### WORK TO DO:
Count how many lines hold the string "scene". Give that number alone.

○ ○ ○ ○ ○ ○ ○

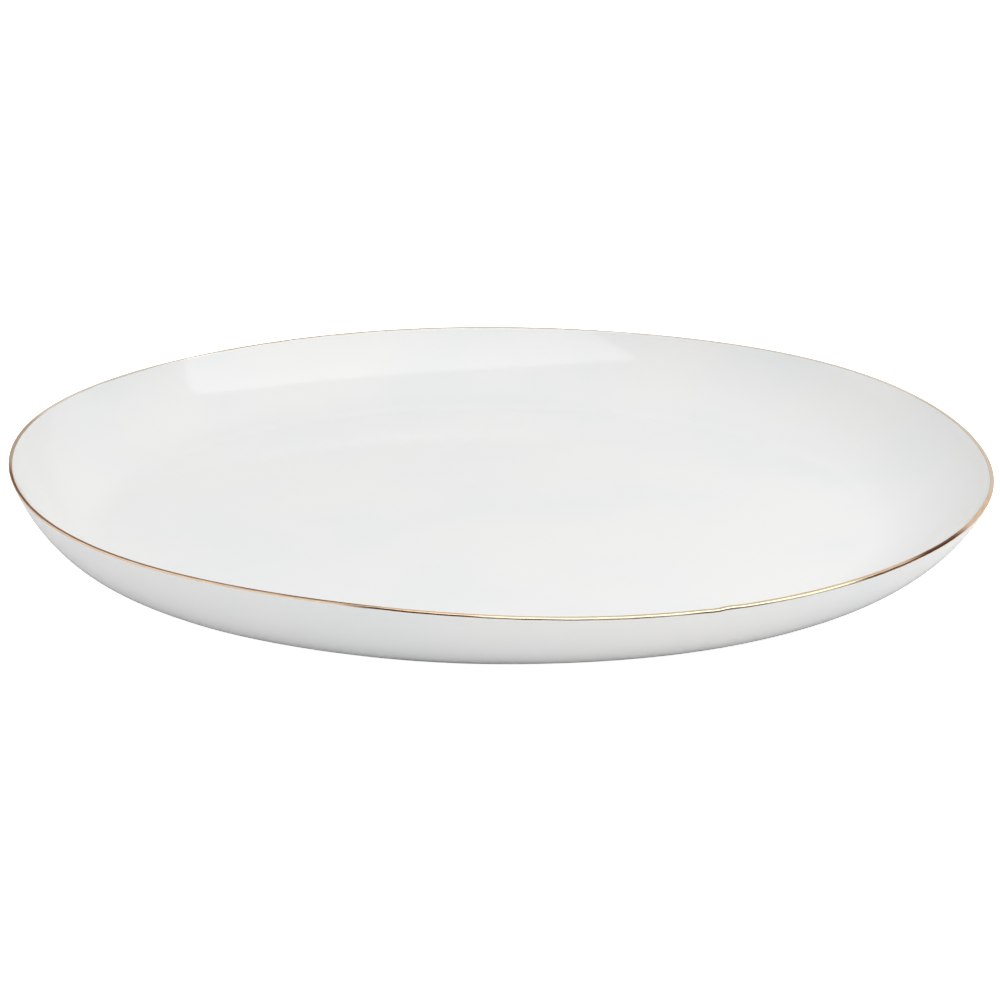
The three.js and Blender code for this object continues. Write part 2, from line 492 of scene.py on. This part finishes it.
def gold_lustre():
    """Burnished gold painted on by hand, with long fine brush streaks round the rim. Its colour
    also holds painted light: brown lines that are painted reflections of dark parts of the room,
    a painted shadow under the step, a painted highlight, painted shade on the inner edge where
    the softbox would glint, and a paler inner half of the band towards the back, a painted
    reflection of the bright room."""
    material, nodes, surface = new_material("gold_lustre")
    surface.inputs["Metallic"].default_value = 1.0
    surface.inputs["Specular Tint"].default_value = GRAZING_GOLD
    band = nodes.add("ShaderNodeUVMap", {"uv_map": "band"}).outputs["UV"]
    stretched = nodes.add("ShaderNodeMapping", Vector=band, Scale=BRUSH_STREAKS)
    streaks = nodes.noise(stretched.outputs["Vector"], 1.0, 4.0)
    axes = nodes.add("ShaderNodeSeparateXYZ", Vector=band).outputs
    degrees = nodes.math("MULTIPLY", axes["X"], 360)
    wander = nodes.math("MULTIPLY", nodes.math("SUBTRACT", streaks, 0.5), GOLD_LINE_WANDER)
    across = nodes.math("ADD", axes["Y"], wander)
    tone = nodes.mix(nodes.ramp(streaks, 0.3, 0.7), DEEP_GOLD, BRIGHT_GOLD)
    place = nodes.add("ShaderNodeTexCoord").outputs["Object"]
    backwards = nodes.add("ShaderNodeSeparateXYZ", Vector=place).outputs["Y"]
    far_side = nodes.ramp(backwards, *PALE_BEHIND)
    inner_half = nodes.ramp(across, *PALE_ACROSS)
    # Painted reflection of the bright room: the inner half of the band turns paler towards the
    # back.
    painted_pale_reflection = nodes.math("MULTIPLY", far_side, inner_half)
    tone = nodes.mix(painted_pale_reflection, tone, PALE_REFLECTION_GOLD)
    # Painted reflections, painted shade and a painted highlight laid over the gold's tone.
    for start, end, low, high, colour in GOLD_PAINTED_REFLECTIONS:
        line = nodes.math(
            "MULTIPLY",
            nodes.between(degrees, start, end, GOLD_LINE_FADE),
            nodes.between(across, low, high, GOLD_LINE_SOFTNESS),
        )
        tone = nodes.mix(line, tone, colour)
    nodes.put(surface.inputs["Base Color"], tone)
    nodes.put(surface.inputs["Roughness"], nodes.ramp(streaks, 0.2, 0.8, *GOLD_ROUGHNESS))
    nodes.put(surface.inputs["Normal"], nodes.bump(streaks, GOLD_BUMP))
    return material


def floor_paper():
    """Plain white studio paper. It glows for the camera, so that it stays pale, and a very
    little for everything else."""
    material, nodes, surface = new_material("floor_paper")
    place = nodes.add("ShaderNodeTexCoord").outputs["Object"]
    fibre = nodes.noise(place, PAPER_FIBRE, 3.0)
    nodes.put(surface.inputs["Base Color"], nodes.mix(fibre, DARK_PAPER, LIGHT_PAPER))
    surface.inputs["Roughness"].default_value = 0.9
    surface.inputs["Specular IOR Level"].default_value = 0.2
    surface.inputs["Emission Color"].default_value = (1, 1, 1, 1)
    seen = nodes.add("ShaderNodeLightPath").outputs["Is Camera Ray"]
    glow = nodes.ramp(seen, 0, 1, FLOOR_LIGHT, FLOOR_GLOW)
    nodes.put(surface.inputs["Emission Strength"], glow)
    return material


# ---- Pieces --------------------------------------------------------------------------------

def ripple_sizes(outline):
    """How far the clay ripples at each point of an outline: most on the wall, less towards
    the middle, and not at the lip, where the gold lies, or at the foot ring."""
    radius, height = outline.T
    below_lip = np.clip((HEIGHT - RIPPLE_END - height) / RIPPLE_FADE_TOP, 0, 1)
    above_foot = np.clip((height - FOOT_JOINT) / RIPPLE_FADE_FOOT, 0, 1)
    towards_middle = np.clip(radius / WELL_RADIUS, 0, 1) ** 2
    return RIPPLE_SIZE * below_lip * above_foot * towards_middle


def main_glaze():
    """The coat from the foot ring's outside, over the lip, to the middle of the well. Its
    inner face, which lies on the clay, is coarser."""
    outline = glazed_outline()
    hidden = inset(outline, GLAZE)[::-HIDDEN_SPACING]
    return skin("main_glaze", rings(hidden) + rings(outline, ripple_sizes(outline)))


def recess_glaze():
    """The coat on the underside, inside the foot ring."""
    outline = recess_outline()
    return skin("recess_glaze", rings(outline) + rings(inset(outline, GLAZE)[::-1]))


def platter_clay():
    """The fired body with its bare foot ring."""
    depth = GLAZE + CLAY_GAP
    recess = inset(recess_outline(), depth)
    wall = inset(glazed_outline(), depth)
    inner_edge = rounded(
        (LAND_INSIDE - LAND_EDGE_SIDE, LAND_EDGE_HEIGHT),
        (LAND_INSIDE - LAND_EDGE_CORNER, 0),
        (LAND_INSIDE + LAND_EDGE_RUN, 0),
        LAND_STEPS,
    )
    outer_edge = rounded(
        (LAND_OUTSIDE - LAND_EDGE_RUN, 0),
        (LAND_OUTSIDE + LAND_EDGE_CORNER, 0),
        (LAND_OUTSIDE + LAND_EDGE_SIDE, LAND_EDGE_HEIGHT),
        LAND_STEPS,
    )
    return skin("platter_clay", rings(np.vstack([recess, inner_edge, outer_edge, wall])))


def lip_start():
    """The place of the lip's first point in the glazed outline."""
    return FOOT_STEPS + WALL_STEPS


def mark_band(piece, shares):
    """UV places on the gold: U from 0 to 1 round the rim, V from 0 to 1 across the band. In
    the faces where the turn ends, U goes on past 1 instead of back to 0."""
    layer = piece.data.uv_layers.new(name="band")
    for loop in piece.data.loops:
        row, step = divmod(loop.vertex_index, SEGMENTS)
        layer.data[loop.index].uv = (step / SEGMENTS, shares[row])
    for face in piece.data.polygons:
        corners = [layer.data[index] for index in face.loop_indices]
        if max(c.uv.x for c in corners) - min(c.uv.x for c in corners) > 0.5:
            for corner in corners:
                if corner.uv.x < 0.5:
                    corner.uv.x += 1


def gold_band():
    """The gold round the lip: a thin film with uneven edges."""
    outline = glazed_outline()
    run = np.concatenate([[0], np.cumsum(np.linalg.norm(np.diff(outline, axis=0), axis=1))])
    normals = normals_of(outline)
    places = np.column_stack([np.cos(ANGLES), np.sin(ANGLES)]) * RIM_RADIUS / GOLD_UNEVEN_LENGTH
    edges = []
    ends = (run[lip_start()] - GOLD_DROP, run[lip_start() + LIP_STEPS + 1])
    for seed, edge, inward in zip(GOLD_EDGE_SEEDS, ends, (1, -1)):
        uneven = np.array([noise.noise(Vector((x, y, seed))) for x, y in places])
        edges.append(edge + inward * GOLD_UNEVEN * uneven)
    across = np.linspace(0, 1, GOLD_STEPS + 1)
    outside = GAP + GOLD * np.sqrt(1 - (2 * across - 1) ** GOLD_BLUNTNESS)
    inside = np.full(GOLD_STEPS + 1, GAP / 2)
    shares = np.concatenate([across, across[::-1]])
    rows = []
    for share, thickness in zip(shares, np.concatenate([outside, inside])):
        reach = edges[0] + (edges[1] - edges[0]) * share
        place = [np.interp(reach, run, outline[:, axis]) for axis in (0, 1)]
        normal = [np.interp(reach, run, normals[:, axis]) for axis in (0, 1)]
        rows.append(hand_shape(
            place[0] - normal[0] * thickness, place[1] - normal[1] * thickness, ANGLES,
        ))
    piece = skin("gold_band", rows, closed=True)
    mark_band(piece, shares)
    return piece


def build_platter():
    """The four pieces, each in its finish."""
    glaze = glazed_porcelain()
    stand_for(platter_clay(), "porcelain_body", bare_clay())
    stand_for(main_glaze(), "glaze_coat", glaze)
    stand_for(recess_glaze(), "base_glaze", glaze)
    stand_for(gold_band(), "gold_rim", gold_lustre())


# ---- Studio, in metres ---------------------------------------------------------------------

CAMERA_DISTANCE = 1.3305
CAMERA_ELEVATION = 18  # degrees above the table
CAMERA_AIM = Vector((0.0, 0.0, 0.01313))
LENS = 122.4  # focal length in millimetres
NEAREST_SEEN = 0.01
FARTHEST_SEEN = 50
FLOOR_SIZE = 12.0
FLOOR_HEIGHT = -0.0001  # just clear of the foot ring
FLOOR_GLOW = 0.95  # emission that the camera sees
FLOOR_LIGHT = 0.012  # emission that lights the platter

# The softbox: the way to it, its long side, how far away it is, and its corners, along and
# across the long side, in shares of that distance.
SOFTBOX_DIRECTION = Vector((0.30, -0.30, 0.91))
SOFTBOX_LONG_SIDE = Vector((0.844, 0.527, -0.104))
SOFTBOX_DISTANCE = 1.6
SOFTBOX_CORNERS = [(1.15, -0.8), (0.74, 0.37), (-0.64, 0.47), (-1.2, -0.8)]
SOFTBOX_BRIGHTNESS = 1.93

# The room round the table: from and to in degrees aside (0 is straight behind the platter,
# 90 to its right) and in degrees up, and brightness. Each part covers those before it.
ROOM = 0.81  # brightness outside every part
ROOM_PARTS = [
    (-10, 370, 60, 120, 0.88),
    (-60, 60, -90, 27, 0.92),
    (2, 60, 10, 30, 1.01),
    (-130, -60, -90, 30, 1.25),
    (60, 115, -90, 30, 0.62),
    (115, 180, -90, 27, 0.29),
    (180, 245, -90, 27, 0.74),
    (115, 210, 27, 75, 0.94),
    (210, 290, 35, 78, 0.80),
    (115, 200, -5, 13, 0.33),
]
ROOM_SOFTNESS = 5  # degrees to either side of a part's edge
BACKDROP = 1.0  # brightness of the room where the camera sees it


def camera():
    """In front of the platter and a little above it."""
    data = bpy.data.cameras.new("camera")
    data.lens = LENS
    data.clip_start = NEAREST_SEEN
    data.clip_end = FARTHEST_SEEN
    view = bpy.data.objects.new("camera", data)
    angle = math.radians(CAMERA_ELEVATION)
    view.location = CAMERA_AIM + Vector((0, -math.cos(angle), math.sin(angle))) * CAMERA_DISTANCE
    view.rotation_euler = (math.radians(90 - CAMERA_ELEVATION), 0, 0)
    bpy.context.scene.collection.objects.link(view)
    bpy.context.scene.camera = view


def floor():
    """The sheet of paper under the platter."""
    half = FLOOR_SIZE / 2
    sides = [(-half, -half), (half, -half), (half, half), (-half, half)]
    mesh = bpy.data.meshes.new("floor")
    mesh.from_pydata([(x, y, FLOOR_HEIGHT) for x, y in sides], [], [(0, 1, 2, 3)])
    mesh.materials.append(floor_paper())
    ground = bpy.data.objects.new("floor", mesh)
    bpy.context.scene.collection.objects.link(ground)


def softbox():
    """A long softbox overhead, in front and to the right."""
    back = SOFTBOX_DIRECTION.normalized()
    side = SOFTBOX_LONG_SIDE.normalized()
    up = back.cross(side)
    corners = [(back + side * a + up * b) * SOFTBOX_DISTANCE for a, b in SOFTBOX_CORNERS]
    mesh = bpy.data.meshes.new("softbox")
    mesh.from_pydata([tuple(corner) for corner in corners], [], [(0, 1, 2, 3)])
    material = bpy.data.materials.new("softbox_cloth")
    material.use_nodes = True
    nodes = Nodes(material.node_tree)
    cloth = nodes.add("ShaderNodeEmission", Strength=SOFTBOX_BRIGHTNESS)
    output = nodes.add("ShaderNodeOutputMaterial")
    nodes.put(output.inputs["Surface"], cloth.outputs["Emission"])
    mesh.materials.append(material)
    lamp = bpy.data.objects.new("softbox", mesh)
    lamp.visible_camera = False
    bpy.context.scene.collection.objects.link(lamp)


def room():
    """The room that lights the platter and is mirrored in it; the camera sees plain white."""
    world = bpy.data.worlds.new("room")
    bpy.context.scene.world = world
    world.use_nodes = True
    nodes = Nodes(world.node_tree)
    direction = nodes.add("ShaderNodeTexCoord").outputs["Generated"]
    axes = nodes.add("ShaderNodeSeparateXYZ", Vector=direction).outputs
    level = nodes.math("SQRT", nodes.math(
        "ADD",
        nodes.math("MULTIPLY", axes["X"], axes["X"]),
        nodes.math("MULTIPLY", axes["Y"], axes["Y"]),
    ))
    aside = nodes.math("DEGREES", nodes.math("ARCTAN2", axes["X"], axes["Y"]))
    rise = nodes.math("DEGREES", nodes.math("ARCTAN2", axes["Z"], level))
    glow = ROOM
    for left, right, low, high, brightness in ROOM_PARTS:
        from_middle = nodes.math(
            "PINGPONG", nodes.math("SUBTRACT", aside, (left + right) / 2), 180.0,
        )
        half = (right - left) / 2
        window = nodes.math(
            "MULTIPLY",
            nodes.between(from_middle, -half, half, ROOM_SOFTNESS),
            nodes.between(rise, low, high, ROOM_SOFTNESS),
        )
        glow = nodes.ramp(window, 0, 1, glow, brightness)
    seen = nodes.add("ShaderNodeLightPath").outputs["Is Camera Ray"]
    strength = nodes.ramp(seen, 0, 1, glow, BACKDROP)
    background = nodes.add("ShaderNodeBackground", Strength=strength)
    output = nodes.add("ShaderNodeOutputWorld")
    nodes.put(output.inputs["Surface"], background.outputs["Background"])


def view_settings():
    """Plain colours: no film curve and no exposure change."""
    settings = bpy.context.scene.view_settings
    settings.view_transform = "Standard"
    settings.look = "None"
    settings.exposure = 0
    settings.gamma = 1


camera()
build_platter()
floor()
softbox()
room()
view_settings()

○ ○ ○ ○ ○ ○ ○

### RESULT:
7